Eugene: I am the proud owner of the largest number of Igor’s works. Anyway, I was using art to create living spaces. As a hobby for many many years doing large apartments. The majority of works that I bought from artists went to decorate the walls of upscale apartments that I did. And for each apartment would probably use from 20 to 30 works usually from like 2 to 3 different artists to match the style of a particular space. So for me that was the primary use of course. Some I did keep but again to me, honestly it is more the memory and the ability to reach out to my friends.
Ben: Okay, do we have any questions from anyone in the audience or anyone else on stage? Anything anyone wanted to go back to or go over?
Mitja: I think we’re covered it all more or less.
Igor: A lot of those platforms that I’ve seen before, they don’t look like collectors because they try to define something, they try to resell right away. Real collectors, they don’t sell, they keep it for themselves. What I would suggest for Free TON is that I think we can maybe curate the project, organize the work a certain way to be rather like going to a museum rather than a bunch of people trying to sell something right away, maybe build a collection. Artists can make donations, I’ll make a donation.

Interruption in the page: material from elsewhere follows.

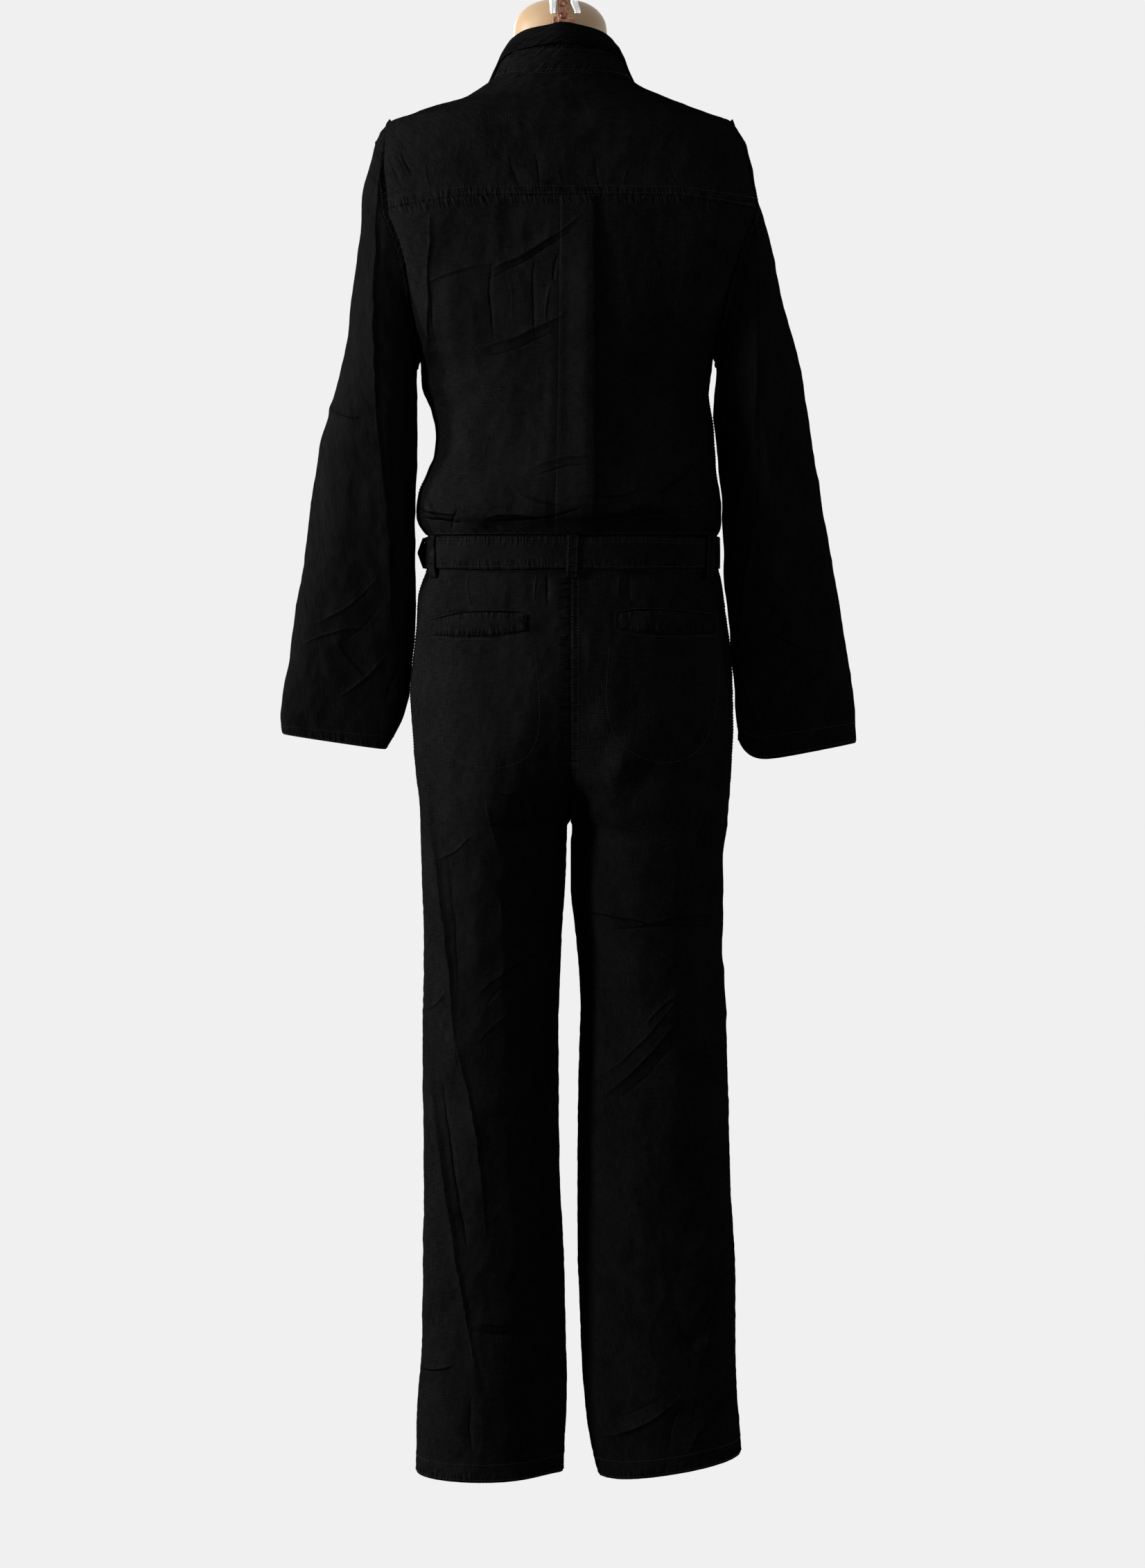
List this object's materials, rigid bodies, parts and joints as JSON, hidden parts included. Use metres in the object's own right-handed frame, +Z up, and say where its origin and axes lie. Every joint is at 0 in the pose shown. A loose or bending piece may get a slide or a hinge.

Mita: I totally agree with Igor,I think that NFTs today, the NFT space is a completely speculated space, which is fine. In the Netherlands it was the same, in the Renaissance everyone was speculating about art as well. But in the end you should create collectors on the road somewhere, we should have them. And I totally agree that this is a big part of the vision to create a real market of the real art on the blockchain, not just speculate.